Zemmour « face à la rue » à Drancy, telle était la promesse de la nouvelle émission de Morandini, dans laquelle il a proposé à des personnalités politiques d’aller à la rencontre des badauds. Bien entendu, dans la réalité, la rencontre est loin d’être aussi naturelle et spontanée qu’elle le prétend. Le parcours est déjà tracé et les intervenants sélectionnés. Nous avons pu constater en nous rendant directement au point de rendez-vous et en voyant comment les volontaires les plus véhéments étaient écartés. De plus, l’accueil de Zemmour par les habitants a été beaucoup plus hostile que ce que laisse penser CNEWS.
Dans le même temps, si l’émission a connu un buzz, c’est essentiellement en raison de la scène du dévoilement. Et pour cause, elle est particulièrement abjecte. Eric Zemmour est mis face à une musulmane voilée sensée défendre la parole des Musulmans offensés par l’islamophobie assumée du polémiste-pas-encore-candidat. D’emblée le déséquilibre saute aux yeux : d’un côté, un homme politique installé dans la sphère médiatique depuis deux décennies, rompu aux débats et à la confrontation d’idées ; et de l’autre une quidam peu politisée, pas habituée à développer un argumentaire solide, qui en outre a surestimé ses forces, par naïveté ou par orgueil.

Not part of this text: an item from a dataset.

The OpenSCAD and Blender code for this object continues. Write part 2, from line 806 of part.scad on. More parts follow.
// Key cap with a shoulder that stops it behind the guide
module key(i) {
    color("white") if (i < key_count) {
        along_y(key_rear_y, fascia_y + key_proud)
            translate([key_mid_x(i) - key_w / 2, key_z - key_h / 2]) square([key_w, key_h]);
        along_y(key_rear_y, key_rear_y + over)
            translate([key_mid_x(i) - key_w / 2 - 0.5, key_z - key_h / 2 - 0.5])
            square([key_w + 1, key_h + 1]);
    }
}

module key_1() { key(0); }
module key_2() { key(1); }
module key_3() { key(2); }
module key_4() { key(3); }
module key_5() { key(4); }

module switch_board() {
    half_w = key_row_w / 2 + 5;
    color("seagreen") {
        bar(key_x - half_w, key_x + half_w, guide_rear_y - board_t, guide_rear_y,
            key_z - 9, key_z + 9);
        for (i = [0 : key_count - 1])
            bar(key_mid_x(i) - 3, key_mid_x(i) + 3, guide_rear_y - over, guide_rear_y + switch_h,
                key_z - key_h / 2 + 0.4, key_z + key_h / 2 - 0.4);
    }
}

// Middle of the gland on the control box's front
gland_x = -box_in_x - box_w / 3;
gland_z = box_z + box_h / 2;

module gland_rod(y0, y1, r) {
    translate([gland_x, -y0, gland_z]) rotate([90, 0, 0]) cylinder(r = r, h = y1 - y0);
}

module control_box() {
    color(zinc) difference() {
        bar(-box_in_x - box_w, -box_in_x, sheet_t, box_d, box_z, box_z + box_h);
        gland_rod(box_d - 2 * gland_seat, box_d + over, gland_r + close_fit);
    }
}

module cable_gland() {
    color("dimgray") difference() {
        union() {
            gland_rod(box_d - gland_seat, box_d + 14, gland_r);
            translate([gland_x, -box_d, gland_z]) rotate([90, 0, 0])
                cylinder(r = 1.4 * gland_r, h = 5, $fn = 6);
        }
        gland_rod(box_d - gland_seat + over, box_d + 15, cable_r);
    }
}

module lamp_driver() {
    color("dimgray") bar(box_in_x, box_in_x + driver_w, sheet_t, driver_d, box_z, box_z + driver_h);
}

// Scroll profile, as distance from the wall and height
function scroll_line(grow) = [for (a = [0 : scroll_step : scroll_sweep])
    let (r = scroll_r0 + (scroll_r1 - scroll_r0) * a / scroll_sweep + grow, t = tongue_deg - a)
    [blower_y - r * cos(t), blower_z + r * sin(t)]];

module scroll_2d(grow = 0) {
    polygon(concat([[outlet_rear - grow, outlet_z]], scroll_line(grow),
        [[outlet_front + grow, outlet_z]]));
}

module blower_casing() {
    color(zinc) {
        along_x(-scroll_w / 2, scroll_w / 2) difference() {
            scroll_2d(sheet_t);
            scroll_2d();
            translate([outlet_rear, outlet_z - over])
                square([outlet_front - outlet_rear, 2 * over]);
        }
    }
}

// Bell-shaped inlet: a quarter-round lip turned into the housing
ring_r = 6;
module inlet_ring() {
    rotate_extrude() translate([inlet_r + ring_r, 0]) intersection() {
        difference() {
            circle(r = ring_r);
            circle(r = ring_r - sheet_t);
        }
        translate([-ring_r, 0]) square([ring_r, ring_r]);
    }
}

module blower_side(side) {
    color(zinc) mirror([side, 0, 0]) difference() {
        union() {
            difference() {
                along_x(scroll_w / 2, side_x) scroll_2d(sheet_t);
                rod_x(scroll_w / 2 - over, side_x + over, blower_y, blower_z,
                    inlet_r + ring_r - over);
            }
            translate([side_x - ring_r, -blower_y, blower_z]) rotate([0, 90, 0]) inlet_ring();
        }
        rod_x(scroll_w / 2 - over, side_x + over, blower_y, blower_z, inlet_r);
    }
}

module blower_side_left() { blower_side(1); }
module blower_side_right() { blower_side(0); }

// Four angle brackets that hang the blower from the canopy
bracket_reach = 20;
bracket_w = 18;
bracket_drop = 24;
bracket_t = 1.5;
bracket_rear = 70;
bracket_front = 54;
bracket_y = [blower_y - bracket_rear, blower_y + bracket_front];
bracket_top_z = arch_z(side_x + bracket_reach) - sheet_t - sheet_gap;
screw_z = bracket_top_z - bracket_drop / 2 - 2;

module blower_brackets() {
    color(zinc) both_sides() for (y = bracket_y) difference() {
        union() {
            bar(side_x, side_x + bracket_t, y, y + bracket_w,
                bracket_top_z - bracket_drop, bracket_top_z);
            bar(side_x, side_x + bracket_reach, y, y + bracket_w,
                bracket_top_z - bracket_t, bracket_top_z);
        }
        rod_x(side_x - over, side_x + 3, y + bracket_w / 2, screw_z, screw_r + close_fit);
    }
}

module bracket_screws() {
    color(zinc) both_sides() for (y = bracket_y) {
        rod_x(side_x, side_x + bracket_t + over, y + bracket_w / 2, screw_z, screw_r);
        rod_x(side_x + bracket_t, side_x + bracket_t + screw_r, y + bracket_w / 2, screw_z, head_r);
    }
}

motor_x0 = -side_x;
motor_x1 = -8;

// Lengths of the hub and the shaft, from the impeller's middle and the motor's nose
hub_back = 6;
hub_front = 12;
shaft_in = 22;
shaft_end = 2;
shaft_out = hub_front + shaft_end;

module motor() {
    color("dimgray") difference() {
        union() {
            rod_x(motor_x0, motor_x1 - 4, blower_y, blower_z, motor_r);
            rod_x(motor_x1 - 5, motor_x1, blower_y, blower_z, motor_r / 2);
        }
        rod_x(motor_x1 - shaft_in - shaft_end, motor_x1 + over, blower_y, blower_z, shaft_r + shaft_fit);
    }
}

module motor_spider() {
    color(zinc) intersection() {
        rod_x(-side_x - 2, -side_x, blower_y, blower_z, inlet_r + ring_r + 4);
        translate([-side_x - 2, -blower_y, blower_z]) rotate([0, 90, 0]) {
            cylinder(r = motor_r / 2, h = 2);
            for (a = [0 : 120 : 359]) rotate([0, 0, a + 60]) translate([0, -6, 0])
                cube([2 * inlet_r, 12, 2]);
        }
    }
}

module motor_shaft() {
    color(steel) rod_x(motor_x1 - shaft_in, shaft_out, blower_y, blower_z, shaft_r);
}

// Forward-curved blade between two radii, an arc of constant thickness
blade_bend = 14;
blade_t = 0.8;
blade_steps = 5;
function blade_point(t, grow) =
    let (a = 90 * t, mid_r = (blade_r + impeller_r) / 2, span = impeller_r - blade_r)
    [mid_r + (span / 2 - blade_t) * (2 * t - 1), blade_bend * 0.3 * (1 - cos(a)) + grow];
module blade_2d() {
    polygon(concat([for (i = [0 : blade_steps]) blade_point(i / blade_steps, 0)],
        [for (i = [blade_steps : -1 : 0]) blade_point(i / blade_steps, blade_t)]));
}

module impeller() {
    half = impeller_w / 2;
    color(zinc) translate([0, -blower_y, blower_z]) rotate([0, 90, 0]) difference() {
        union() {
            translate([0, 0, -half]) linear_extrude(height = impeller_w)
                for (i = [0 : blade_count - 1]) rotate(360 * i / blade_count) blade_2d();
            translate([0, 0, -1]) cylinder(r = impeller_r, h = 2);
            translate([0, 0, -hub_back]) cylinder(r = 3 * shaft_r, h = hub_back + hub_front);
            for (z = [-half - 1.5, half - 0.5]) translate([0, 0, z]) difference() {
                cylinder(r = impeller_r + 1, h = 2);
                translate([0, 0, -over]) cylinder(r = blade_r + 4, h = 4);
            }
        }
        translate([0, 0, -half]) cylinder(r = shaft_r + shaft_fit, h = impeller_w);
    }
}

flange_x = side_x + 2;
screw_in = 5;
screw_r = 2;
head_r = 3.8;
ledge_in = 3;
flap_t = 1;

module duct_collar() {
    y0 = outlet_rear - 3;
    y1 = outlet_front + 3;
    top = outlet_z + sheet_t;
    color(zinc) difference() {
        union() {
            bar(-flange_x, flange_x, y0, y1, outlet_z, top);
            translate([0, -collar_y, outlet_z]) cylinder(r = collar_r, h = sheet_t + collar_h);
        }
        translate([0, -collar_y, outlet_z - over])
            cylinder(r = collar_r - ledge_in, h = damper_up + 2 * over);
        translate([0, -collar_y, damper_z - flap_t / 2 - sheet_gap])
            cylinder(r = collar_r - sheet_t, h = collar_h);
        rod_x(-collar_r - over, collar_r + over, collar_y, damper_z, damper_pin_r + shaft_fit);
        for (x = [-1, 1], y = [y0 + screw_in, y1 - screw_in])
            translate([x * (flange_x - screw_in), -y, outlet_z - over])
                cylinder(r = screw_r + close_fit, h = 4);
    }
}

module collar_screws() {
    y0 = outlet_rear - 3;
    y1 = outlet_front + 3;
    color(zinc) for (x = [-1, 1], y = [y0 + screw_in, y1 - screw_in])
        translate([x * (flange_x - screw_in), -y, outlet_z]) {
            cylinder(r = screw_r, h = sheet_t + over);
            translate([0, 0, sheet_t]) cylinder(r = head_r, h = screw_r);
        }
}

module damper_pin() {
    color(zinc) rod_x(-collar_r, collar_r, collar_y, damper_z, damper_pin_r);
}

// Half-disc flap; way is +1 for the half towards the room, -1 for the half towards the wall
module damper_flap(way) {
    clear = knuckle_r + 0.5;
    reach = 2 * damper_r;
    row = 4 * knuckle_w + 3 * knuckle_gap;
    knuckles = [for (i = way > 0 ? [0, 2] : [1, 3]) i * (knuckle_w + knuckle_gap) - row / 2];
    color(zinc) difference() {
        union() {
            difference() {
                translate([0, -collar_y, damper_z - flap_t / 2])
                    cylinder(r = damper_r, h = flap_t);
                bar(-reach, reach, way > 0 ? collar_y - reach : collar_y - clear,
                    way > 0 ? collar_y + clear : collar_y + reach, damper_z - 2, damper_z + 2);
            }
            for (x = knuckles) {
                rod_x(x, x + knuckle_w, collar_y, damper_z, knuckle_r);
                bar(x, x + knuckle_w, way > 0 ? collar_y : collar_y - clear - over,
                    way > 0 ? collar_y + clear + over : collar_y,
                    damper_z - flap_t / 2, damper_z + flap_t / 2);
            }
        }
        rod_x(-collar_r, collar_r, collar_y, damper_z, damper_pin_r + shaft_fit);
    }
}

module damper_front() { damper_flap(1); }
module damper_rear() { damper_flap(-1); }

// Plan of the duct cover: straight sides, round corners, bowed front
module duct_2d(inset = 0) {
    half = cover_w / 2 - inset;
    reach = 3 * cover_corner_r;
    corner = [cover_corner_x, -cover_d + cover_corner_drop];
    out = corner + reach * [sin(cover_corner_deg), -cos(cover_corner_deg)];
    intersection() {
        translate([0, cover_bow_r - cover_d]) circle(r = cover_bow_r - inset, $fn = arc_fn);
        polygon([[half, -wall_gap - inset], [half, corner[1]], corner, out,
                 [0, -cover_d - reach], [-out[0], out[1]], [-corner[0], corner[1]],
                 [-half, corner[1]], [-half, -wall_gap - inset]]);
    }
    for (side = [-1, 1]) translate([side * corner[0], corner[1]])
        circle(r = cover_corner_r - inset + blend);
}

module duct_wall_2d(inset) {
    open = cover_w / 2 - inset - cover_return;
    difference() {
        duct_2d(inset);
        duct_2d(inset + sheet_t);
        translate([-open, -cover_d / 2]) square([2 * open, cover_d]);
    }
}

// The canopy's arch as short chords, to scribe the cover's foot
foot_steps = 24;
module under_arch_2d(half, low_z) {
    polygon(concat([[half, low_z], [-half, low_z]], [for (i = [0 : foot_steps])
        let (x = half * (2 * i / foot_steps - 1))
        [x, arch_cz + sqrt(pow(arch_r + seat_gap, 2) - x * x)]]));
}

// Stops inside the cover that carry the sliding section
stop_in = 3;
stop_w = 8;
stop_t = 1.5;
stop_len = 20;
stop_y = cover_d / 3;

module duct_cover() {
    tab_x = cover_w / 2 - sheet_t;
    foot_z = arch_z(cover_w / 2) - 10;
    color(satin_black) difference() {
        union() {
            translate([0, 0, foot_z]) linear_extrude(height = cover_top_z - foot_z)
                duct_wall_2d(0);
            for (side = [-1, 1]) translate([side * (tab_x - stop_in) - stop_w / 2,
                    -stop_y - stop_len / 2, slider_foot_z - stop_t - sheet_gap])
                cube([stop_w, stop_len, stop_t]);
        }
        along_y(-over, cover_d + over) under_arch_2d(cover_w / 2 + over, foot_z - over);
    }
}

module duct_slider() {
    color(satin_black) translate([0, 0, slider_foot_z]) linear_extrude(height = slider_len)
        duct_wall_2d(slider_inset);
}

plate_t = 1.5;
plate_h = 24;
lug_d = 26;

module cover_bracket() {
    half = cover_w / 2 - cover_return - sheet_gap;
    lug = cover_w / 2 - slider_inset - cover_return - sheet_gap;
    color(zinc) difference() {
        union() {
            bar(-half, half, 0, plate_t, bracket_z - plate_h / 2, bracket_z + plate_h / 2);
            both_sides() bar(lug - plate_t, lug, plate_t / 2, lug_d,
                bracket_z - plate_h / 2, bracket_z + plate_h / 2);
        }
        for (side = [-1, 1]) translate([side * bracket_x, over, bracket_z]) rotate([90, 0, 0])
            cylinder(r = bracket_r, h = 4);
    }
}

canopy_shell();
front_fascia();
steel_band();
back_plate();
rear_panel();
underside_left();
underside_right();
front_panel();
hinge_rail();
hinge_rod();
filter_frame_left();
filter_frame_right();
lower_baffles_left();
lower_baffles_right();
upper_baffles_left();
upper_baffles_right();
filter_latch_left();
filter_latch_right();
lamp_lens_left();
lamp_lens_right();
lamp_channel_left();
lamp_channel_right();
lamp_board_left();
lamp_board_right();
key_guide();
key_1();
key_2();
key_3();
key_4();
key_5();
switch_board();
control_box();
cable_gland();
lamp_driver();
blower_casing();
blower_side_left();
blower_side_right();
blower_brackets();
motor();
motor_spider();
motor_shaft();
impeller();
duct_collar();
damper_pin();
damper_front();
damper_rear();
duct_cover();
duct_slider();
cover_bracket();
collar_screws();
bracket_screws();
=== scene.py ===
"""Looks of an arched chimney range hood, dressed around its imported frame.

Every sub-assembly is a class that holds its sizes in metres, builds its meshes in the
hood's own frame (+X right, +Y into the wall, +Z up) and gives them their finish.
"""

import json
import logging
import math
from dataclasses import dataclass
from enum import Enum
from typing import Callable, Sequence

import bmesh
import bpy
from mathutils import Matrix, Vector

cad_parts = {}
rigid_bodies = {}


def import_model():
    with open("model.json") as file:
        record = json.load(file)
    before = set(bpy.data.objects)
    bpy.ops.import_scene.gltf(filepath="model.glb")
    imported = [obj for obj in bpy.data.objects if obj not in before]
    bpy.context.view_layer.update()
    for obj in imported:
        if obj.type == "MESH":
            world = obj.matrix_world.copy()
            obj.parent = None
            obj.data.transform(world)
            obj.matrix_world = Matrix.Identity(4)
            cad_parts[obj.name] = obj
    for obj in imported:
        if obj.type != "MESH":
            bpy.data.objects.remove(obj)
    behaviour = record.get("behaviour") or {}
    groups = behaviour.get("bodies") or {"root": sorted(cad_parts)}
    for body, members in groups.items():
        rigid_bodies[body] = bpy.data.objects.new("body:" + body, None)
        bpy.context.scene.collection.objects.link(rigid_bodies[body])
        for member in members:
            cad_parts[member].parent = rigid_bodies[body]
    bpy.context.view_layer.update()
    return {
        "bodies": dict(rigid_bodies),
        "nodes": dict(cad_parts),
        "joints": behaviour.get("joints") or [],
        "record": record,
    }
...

Sans surprise, Eric Zemmour parvient à prendre l’avantage. Mais personne ne s’attendait à la scène d’humiliation qui allait suivre. Alors qu’elle semble perdue dans ses arguments, la jeune femme se raccroche à une comparaison, aussi malheureuse que dénuée de logique, entre son hijab et la cravate du polémiste. Une aubaine pour celui-ci, qui se saisit immédiatement de cette perche tendue pour la pousser dans ses retranchements. C’est le triomphe ! Soit la femme refuse d’ôter son voile, mais elle prend le risque de se contredire – « le voile n’est pas qu’un simple accessoire » –, soit elle le retire devant Zemmour et des centaines de milliers de téléspectateurs pour prouver qu’elle est bien « libre », ce qu’elle venait d’affirmer, mais dans ce cas en donnant satisfaction à la perversité de toute cette France islamophobe, colonialiste et civilisatrice qui fantasme d’observer des femmes musulmanes se dévoiler.

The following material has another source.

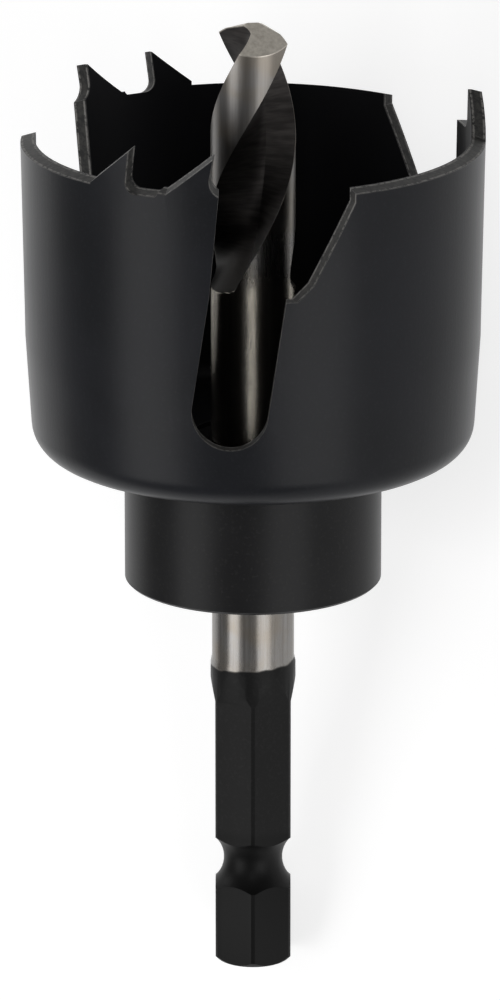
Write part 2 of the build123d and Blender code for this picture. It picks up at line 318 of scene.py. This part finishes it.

Doit-on pour autant blâmer cette femme ? Je ne pense pas. Il doit tout d’abord être précisé que des rumeurs circulent actuellement, selon lesquelles la mise en scène organisée par la chaîne aurait été réalisée avec la complicité de la jeune femme. Ainsi, photos à l’appui, des internautes affirment que celle-ci ne porterait en réalité pas le voile et, coïncidence étrange, aurait travaillé un temps au sein du groupe Bolloré, qui n’est d’autre que le propriétaire de la chaine CNEWS. Il faut cependant éviter les conclusions hâtives. Si certains points doivent être éclaircis, la machination n’est pas prouvée. L’interlocutrice reconnaît elle-même dans son échange avec Zemmour qu’elle porte le voile depuis peu (elle précisera le soir-même sur le plateau de TPMP qu’elle le porte depuis le début de l’année 2021) et admet avoir travaillé pour le groupe Bolloré et l’avoir quitté en 2017.

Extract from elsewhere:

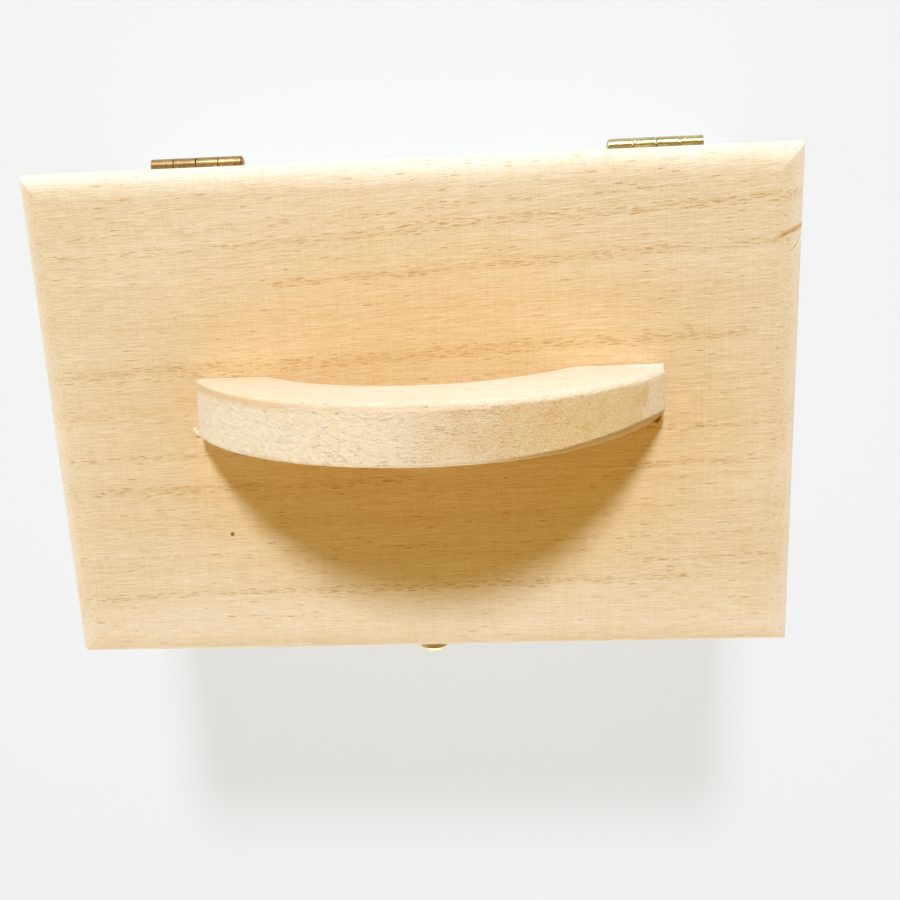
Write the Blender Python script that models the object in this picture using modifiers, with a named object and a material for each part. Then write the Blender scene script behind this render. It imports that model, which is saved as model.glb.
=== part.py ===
"""Small lidded wooden box with a bow handle, two butt hinges and a hook catch.

Frame: +X to the right along the front, +Y towards the hinges, +Z up.
The origin is the centre of the box's underside. All sizes are in metres.
"""

import math

import bmesh
import bpy
from mathutils import Matrix, Vector

# Box
BOX_WIDTH = 0.160
BOX_DEPTH = 0.107
WALL_HEIGHT = 0.066
WALL_THICKNESS = 0.008
BOTTOM_THICKNESS = 0.004
FINGER_COUNT = 5  # odd, so the front and back walls own the top and bottom fingers
EDGE_EASING = 0.0003

# Lid: a straight rim with a quarter-round above it on all four sides
LID_RIM_HEIGHT = 0.004
LID_EDGE_RADIUS = 0.006
LID_EDGE_STEPS = 7

# Handle: a flat bow standing on the lid, with an arched finger gap under it
HANDLE_LENGTH = 0.0974
HANDLE_THICKNESS = 0.012
HANDLE_RISE = 0.032
HANDLE_END_HEIGHT = 0.003  # height of the blunt ends where the outer arc starts
HANDLE_EDGE_EASING = 0.0013
FINGER_GAP_WIDTH = 0.063
FINGER_GAP_RISE = 0.0144
FINGER_GAP_SHIFT = -0.0018  # from the handle's middle to the gap's middle
HANDLE_OFFSET_X = 0.003
HANDLE_OFFSET_Y = 0.0045

# Handle screws, driven up through the lid into the feet
SCREW_LENGTH = 0.018
SCREW_RADIUS = 0.0015
SCREW_HEAD_RADIUS = 0.003
SCREW_HEAD_HEIGHT = 0.0019
SCREW_RECESS_WIDTH = 0.0007
SCREW_RECESS_LENGTH = 0.0034
SCREW_RECESS_DEPTH = 0.001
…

Appliquons plutôt la logique du rasoir d’Ockham et considérons que nous sommes devant une intervention honnête et réelle. Restons bienveillants et gardons nos flèches pour l’ennemi. Toutefois, la bienveillance et la compréhension ne doivent pas nous empêcher d’avoir un regard critique et d’essayer de comprendre les soubassements de cette scène inouïe. Nous pouvons distinguer deux responsables.
Le premier, c’est évidemment le suprématisme blanc. L’hégémonie islamophobe atteint de tels degrés que nous assistons désormais à des dévoilements publics comme au bon vieux temps des colonies. Bolloré, à travers ses différents médias, en est d’ailleurs un acteur majeur, puisqu’il participe activement à diffuser et radicaliser l’idéologie raciste. Cette séquence dans laquelle nous voyons une femme musulmane se dévoiler sous l’injonction d’Eric Zemmour et l’assistance complice de Jean-Marc Morandini, devant les caméras d’une chaîne d’extrême-droite, est une véritable victoire.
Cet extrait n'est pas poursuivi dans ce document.